Park Seo-joon and Choi Woo-sik team up in provocative hybrid of horror, action and drama | Inquirer Entertainment

Park Seo-joon and Choi Woo-sik team up in provocative hybrid of horror, action and drama

By: - Entertainment Editor
/ 12:05 AM August 18, 2019


People can’t hate without truly loving. That’s one of a number of ruminative takeaways from Kim Joo-hwan’s “The Divine Fury,” starring heartthrob Park Seo-joon.

We expected to get entertained by the Korean flick, but Kim’s enthralling hybrid of horror, action and drama goes beyond a by-the-numbers approach common in genre flicks featuring popular stars.


In “Fury’s” case, Seo-joon (“Hwarang: The Poet Warrior Youth,” “Midnight Runners,” “What’s Wrong with Secretary Kim?”) refuses to let “beauty” and brawn get in the way of a convincing portrayal. He takes full advantage of the opportunity to show off his range and gravitas when he isn’t punching demonic creatures to smithereens.

The film plays out like an unconventional superhero flick, or a testosterone-fueled Asian iteration of Kate Beckinsale’s “Underworld” and Milla Jovovich’s “Resident Evil” films. It unfolds as a cautionary tale about damnation and redemption as it follows people who are torn between doing what’s right and doing what’s convenient.


Park Seo-joon

It can be appreciated on different levels: It fields a familiar story about the eternal fight between good and evil as it muses on grief, the repercussions of sin, and the power of faith without forcing its spiritual persuasions down viewers’ throats.

Even more thematically alluring is the lingering and hovering metaphor involving the faithful’s perpetual struggle to stay true to their faith and religious convictions in a world overrun by moral apathy.

In the film, MMA fighter Park Yong-hu (Seo-joon) grows up blaming God for the death of his policeman father.

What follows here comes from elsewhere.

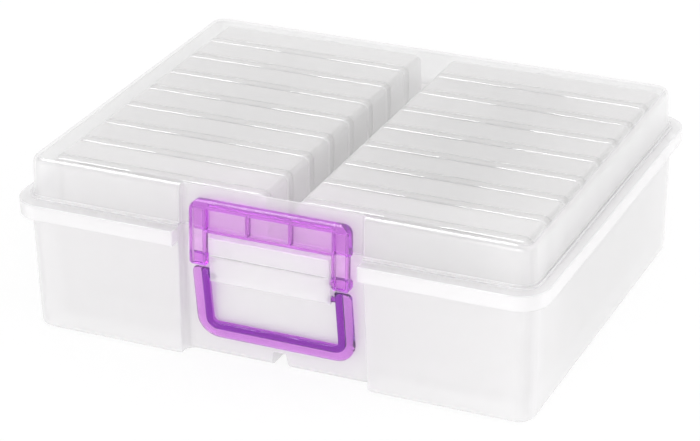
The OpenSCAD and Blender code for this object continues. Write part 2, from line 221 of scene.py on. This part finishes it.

But when Yong-hu crosses paths with Father Ahn (Ahn Sung-ki), an exorcist from the Vatican, he develops an inexplicable wound on his right hand. The situation thrusts him into a demon-busting journey that forces Yong-hu to reexamine his long-lost faith in a Higher Being and acquiesce to his father’s dying plea: “Be good, and fight people who hurt the weak.”

As he begins to appreciate Father Ahn’s exorcism rituals, Yong-hu realizes there’s more to his unhealing stigmatic wound than meets the eye, especially when the priest begins to succumb to wear and tear. Yong-hu can even cast out evil spirits by using his mighty punch and bare knuckles!

Ahn Sung-ki (left) and Choi Woo-sik in “The Divine Fury”

But a run-in with a cunning coven of black Roman collar-wearing Dark Bishops leads to another crisis of faith that forces Yong-hu’s spirituality to come full circle—or go bust.

The special participation of another Korean heartthrob, Choi Woo-sik (“Train to Busan” and the currently showing “Parasite”) is another icing on “The Divine Fury’s” delectable cake.

Woo-sik plays Father Choi, a reluctant exorcist who’s slowly coming into his own. Apparently, his cameo is utilized as a plot-setting tack that introduces the charismatic actor as the demon-slaying protagonist for the upcoming sequel, “The Green Exorcist.”